Some other benefits: easy to skip whitespace, easy to add comments.
4.3.1 Tokenization
What classes of tokens do we have?
- Numbers:
[0-9]+
- Identifiers:
[a-zA-Z][a-zA-Z0-9]*
- Keywords:
val
- Operators:
+
,-
, … - Delimiters:
=
,;
And we ignore whitespace: ' ', '\n', '\r', '\t'
We also want comments (now or later?).
abstract class Token
case object EOF extends Token
case class Number(x: Int) extends Token
case class Ident(x: String) extends Token
case class Keyword(x: String) extends Token
case class Delim(x: Char) extends Token
4.3.1.1 Scanner
class Scanner(in: Reader[Char]) extends Reader[Token] {
// reader interface
var peek = getToken()
def hasNext: Boolean = peek != EOF
def hasNext(f: Token => Boolean) = f(peek)
def next() = try peek finally { peek = getToken() }
// character classes
def isAlpha(c: Char) =
('a' <= c && c <= 'z') || ('A' <= c && c <= 'Z')
def isDigit(c: Char) = '0' <= c && c <= '9'
def isAlphaNum(c: Char) = isAlpha(c) || isDigit(c)
val isWhiteSpace = Set(' ','\t','\n','\r')
val isOperator = Set('+','-','*','/')
val isDelim = Set('{','}','(',')',';','=')
val isKeyword = Set("val")
// core tokenization logic
def skipWhiteSpace() =
while (in.hasNext(isWhiteSpace)) in.next() // skip white space
def getRawToken(): Token = {
if (in.hasNext(isAlpha)) {
getName()
} else if (in.hasNext(isOperator)) {
getOperator()
} else if (in.hasNext(isDigit)) {
getNum()
} else if (in.hasNext(isDelim)) {
Delim(in.next())
} else if (!in.hasNext) {
EOF
} else
abort(s"Unexpected character: ${in.peek}")
}
def getToken(): Token = {
skipWhiteSpace()
getRawToken()
}
// individual token classes
def getName() = {
val buf = new StringBuilder
while (in.hasNext(isAlphaNum))
buf += in.next()
val s = buf.toString
if (isKeyword(s)) Keyword(s) else Ident(s)
}
def getNum() = ...
def getOperator() = ...
}
4.3.1.2 Parser
class Parser(in: Reader[Token]) {
// convenience over scanner methods
def follows(c: Char) =
if (in.hasNext(_ == Delim(c))) { in.next(); true }
else false
def follows(s: String) =
if (in.hasNext(_ == Keyword(s))) { in.next(); true }
else false
def require(c: Char) =
if (in.hasNext(_ == Delim(c))) in.next()
else expected(s"'$c'")
def require(s: String) =
if (in.hasNext(_ == Keyword(s))) in.next()
else expected(s"'$s'")
// token classes
def isName(x: Token) = x match {
case Ident(x) => true
case _ => false
}
def isNum(x: Token) = x match {
case Number(x) => true
case _ => false
}
def isInfixOp(min: Int)(x: Token) = x match {
case Ident(x) => prec(x) >= min
case _ => false
}
// grammar productions
def name(): String = {
if (!in.hasNext(isName)) expected("Name")

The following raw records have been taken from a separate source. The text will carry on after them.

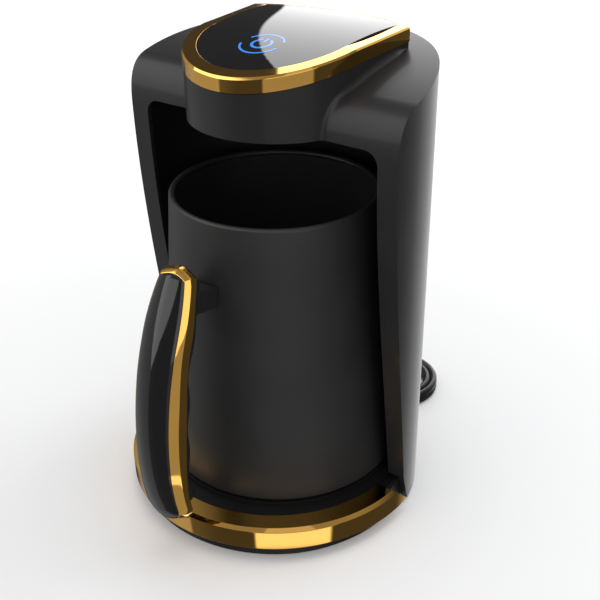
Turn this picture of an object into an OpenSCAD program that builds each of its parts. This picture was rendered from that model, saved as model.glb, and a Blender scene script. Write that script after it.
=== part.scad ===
// Electric Turkish coffee maker: a round body with an open bay, a pot with a free-ended handle,
// and a touch panel on top. The pot's axis is the reference for every place in the file.

/* [Body] */
// Outer radius of the round body
body_r = 67.8; // [67:0.2:70]
// How far the body's axis lies in front of the pot's axis
body_shift = 5.2; // [4.6:0.1:5.8]
// Wall of the body shell
body_wall = 2.4; // [2:0.1:2.6]
// Height of the body's lower edge above the table
body_foot_z = 2; // [1.5:0.1:3]
// How far the columns' faces reach in front of the pot's axis at the shoulder
face_reach = 13.4; // [12:0.2:15]
// How far the columns' faces lie behind the pot's axis at the base ring
face_setback = 2.6; // [1:0.2:4]
// How far the shoulder, where the front turns into the top, lies below the back's top
shoulder_drop = 8.5; // [8:0.1:9]
// Height of the body's top at the back
back_top_z = 200.6; // [199.8:0.1:201.2]
// Radius of the body's crowned top, seen from the side
body_crown_r = 250; // [240:5:270]

/* [Bay] */
// Thickness of the columns between the bay and the body's outside
column_t = 8.5; // [8:0.1:9]
// How far the bay's ceiling lies below the shoulder
ceiling_drop = 17.6; // [17:0.1:18.4]
// Rounding between the bay's wall and its ceiling
bay_round = 6; // [4:0.5:8]
// Wall of the bay's liner
liner_wall = 1.6; // [1.2:0.1:1.8]

/* [Head] */
// How much smaller the head's round nose is than the body, in radius
nose_step = 29.8; // [29:0.1:31]
// How far the nose's centre lies behind the pot's axis
nose_y = 4.2; // [3:0.1:5]
// How much wider the head is at its back corners than at the nose, on each side
head_flare = 1.3; // [1.1:0.1:2]
// Distance from the head's back edge to the body's back, at the middle
head_back_gap = 10.6; // [9.6:0.2:12]
// Radius of the head's curved back edge
head_back_r = 62; // [58:1:70]
// How far the panel's highest line lies above the body's top
panel_rise = 6.8; // [6.4:0.1:7.4]
// How far the panel's highest line lies behind the pot's axis
panel_crown_y = 29; // [26:0.5:32]
// Radius of the panel's crown, seen from the side
panel_crown_r = 227; // [215:1:240]
// Depth of the gold trim band
trim_h = 5.9; // [5:0.1:6.4]
// Width of the trim's rim round the nose and along the sides
trim_rim = 5.7; // [5:0.1:6.4]
// Width of the trim's rim along the back
trim_back_rim = 1.9; // [1.6:0.1:2.4]
// Thickness of the touch glass
glass_t = 2.6; // [2:0.1:3]
// How far the power key's centre lies in front of the pot's axis
key_reach = 6.2; // [4:0.1:8]
// Radius of the power key's round mark
key_r = 4; // [3.4:0.1:4.6]
// Radius of the two arcs round the power key
key_arc_r = 9.4; // [8.6:0.1:10.2]

/* [Base] */
// How far the gold ring stands out from the body, in radius
ring_step = 1.7; // [1.5:0.1:2.2]
// How far the base's axis lies in front of the pot's axis
ring_shift = 2.8; // [2.4:0.1:3.2]
// Height of the gold ring's lower edge above the table
ring_low_z = 6.9; // [6:0.1:7.6]
// Height of the gold ring's top face above the table
ring_top_z = 17.2; // [16.9:0.1:17.4]
// Wall of the gold ring's skirt
ring_wall = 2.7; // [2.4:0.1:3]
// Thickness of the gold ring's top flange
ring_flange_t = 2; // [1.6:0.1:2.2]
// Chamfer on the gold ring's upper edge
ring_chamfer = 1; // [0.6:0.1:1.2]
// Height of the base tray's underside above the table
tray_z = 1.2; // [1:0.1:1.4]
// Thickness of the base tray's floor
tray_floor_t = 2; // [1.6:0.1:2.2]
// Wall of the base tray
tray_wall = 2; // [1.6:0.1:2.2]
// Height of the bay floor above the table
deck_z = 16.6; // [16.4:0.1:16.8]
// Thickness of the bay floor
deck_t = 1.8; // [1.5:0.1:2]
// Radius of a rubber foot
foot_r = 6; // [5:0.5:7]
// Distance from the feet's middles to the gold ring's outside
foot_inset = 15.5; // [14.5:0.5:17]
// Radius of a base screw
base_screw_r = 1.5; // [1.4:0.1:1.7]
// Distance from the base screws to the gold ring's outside
screw_inset = 13.3; // [13:0.1:13.7]

/* [Heater] */
// How much smaller the heating plate is than the pot's foot, in radius
plate_step = 4.2; // [3.8:0.1:5]
// Thickness of the heating plate
plate_t = 4; // [3.6:0.1:4.2]
// How far the heating plate stands above the bay floor
plate_rise = 1; // [0.9:0.05:1.1]
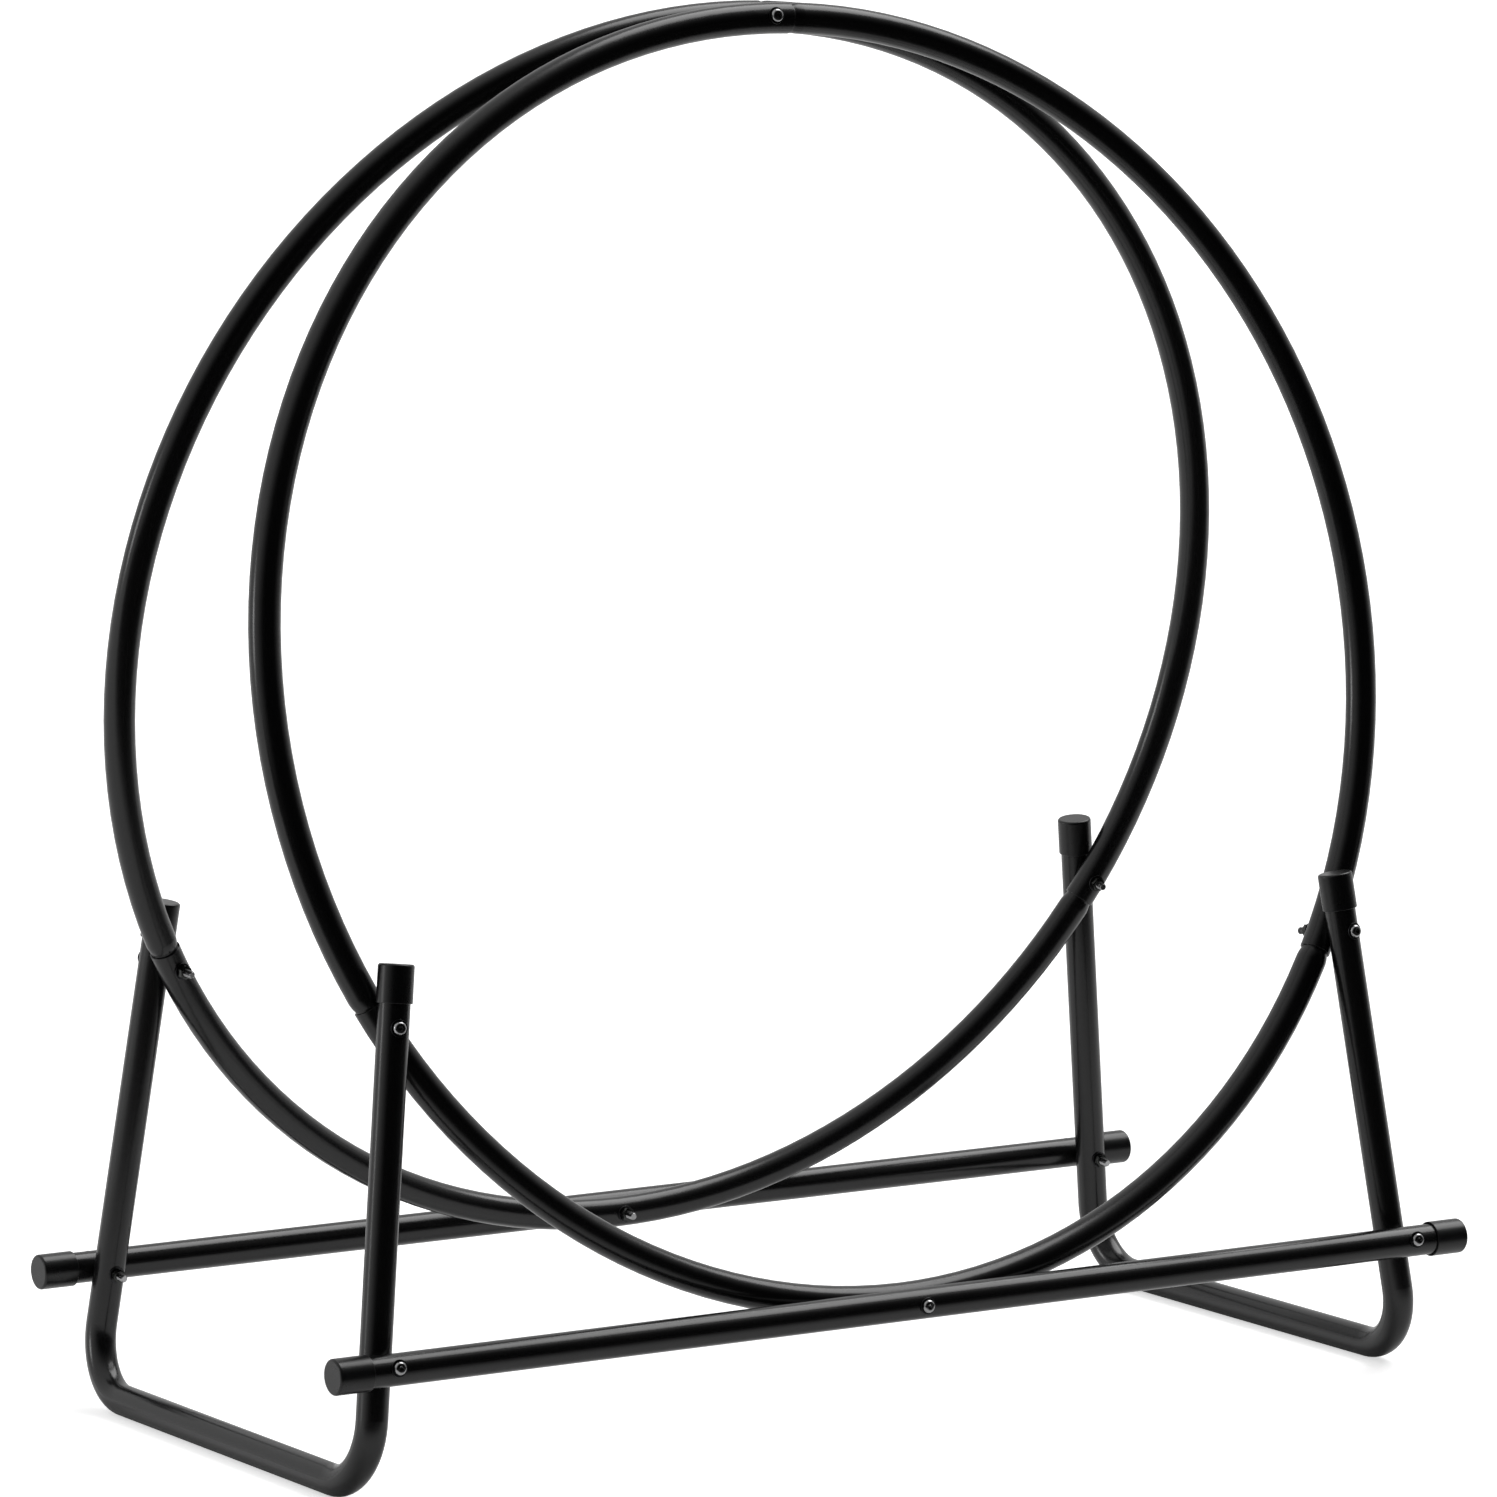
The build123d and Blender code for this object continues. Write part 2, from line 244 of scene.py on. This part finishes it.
# %% Build the shared groups
def new_group(name, inputs, outputs):
    """Start a shader node group with number inputs and outputs, and a vector called Place."""
    group = bpy.data.node_groups.new(name, "ShaderNodeTree")
    group.interface.new_socket("Place", in_out="INPUT", socket_type="NodeSocketVector")
    for socket in inputs:
        group.interface.new_socket(socket, in_out="INPUT", socket_type="NodeSocketFloat")
    for socket in outputs:
        group.interface.new_socket(socket, in_out="OUTPUT", socket_type="NodeSocketFloat")
    return group, group.nodes.new("NodeGroupInput"), group.nodes.new("NodeGroupOutput")


def number_node(tree, operation, first, second):
    """A math node on two values, each a socket or a number."""
    node = add_node(tree, "ShaderNodeMath", operation=operation)
    for socket, value in zip(node.inputs, (first, second)):
        if isinstance(value, (int, float)):
            socket.default_value = value
        else:
            tree.links.new(value, socket)
    return node.outputs[0]


noise_middle = 0.5
patch_detail = 4.0
speck_detail = 1.0
speck_sharpness = 12.0


def noise_node(tree, place, scale, detail=2.0):
    """A noise value from 0 to 1."""
    node = add_node(tree, "ShaderNodeTexNoise")
    node.inputs["Detail"].default_value = detail
    tree.links.new(place, node.inputs["Vector"])
    if isinstance(scale, (int, float)):
        node.inputs["Scale"].default_value = scale
    else:
        tree.links.new(scale, node.inputs["Scale"])
    return node.outputs["Fac"]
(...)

val Ident(x) = in.next(); x
}
// e.g.: 45 | x | (...) | {...}
def atom(): Exp = {
in.peek match {
case Number(x) => in.next(); Lit(x)
case Ident(x) => in.next(); Var(x)
case Delim('(') => in.next(); val x = simpl(); require(')'); x
case Delim('{') => in.next(); val x = expr(); require('}'); x
case _ => expected("Atom"); EmptyExp
}
}
// e.g.: x + 4 * 7
def simpl(): Exp = binop(0)
def binop(min: Int): Exp = {
var res = atom()
while (in.hasNext(isInfixOp(min))) {
val op = name()
val nextMin = prec(op) + assoc(op) // + 1 for left assoc
val rhs = binop(nextMin)
res = Prim(op, res, rhs)
}
res
}
// val x: T = e; e | e
def expr(): Exp = {
in.peek match {
case Keyword("val") =>
require("val")
val nm = name()
require('=')
val rhs = simpl()
require(';')
val body = expr()
Let(nm,tpe,rhs,body)
case _ =>
simpl()
}
}
def parse() = {
val s = expr();
if (in.hasNext) expected("End of file"); // eof
s
}
}
4.4 Error Cases
Refer to a variable that isn’t defined. Interpreter will error at runtime. Compiler will currently crash during codegen. See next chapter.
4.5 Where are we?
We added (immutable) variables to our language and we added tokenization to our parser, so that it will process the input source as sequences of words instead of characters. This was necessary to support keywords like “val” without backtracking.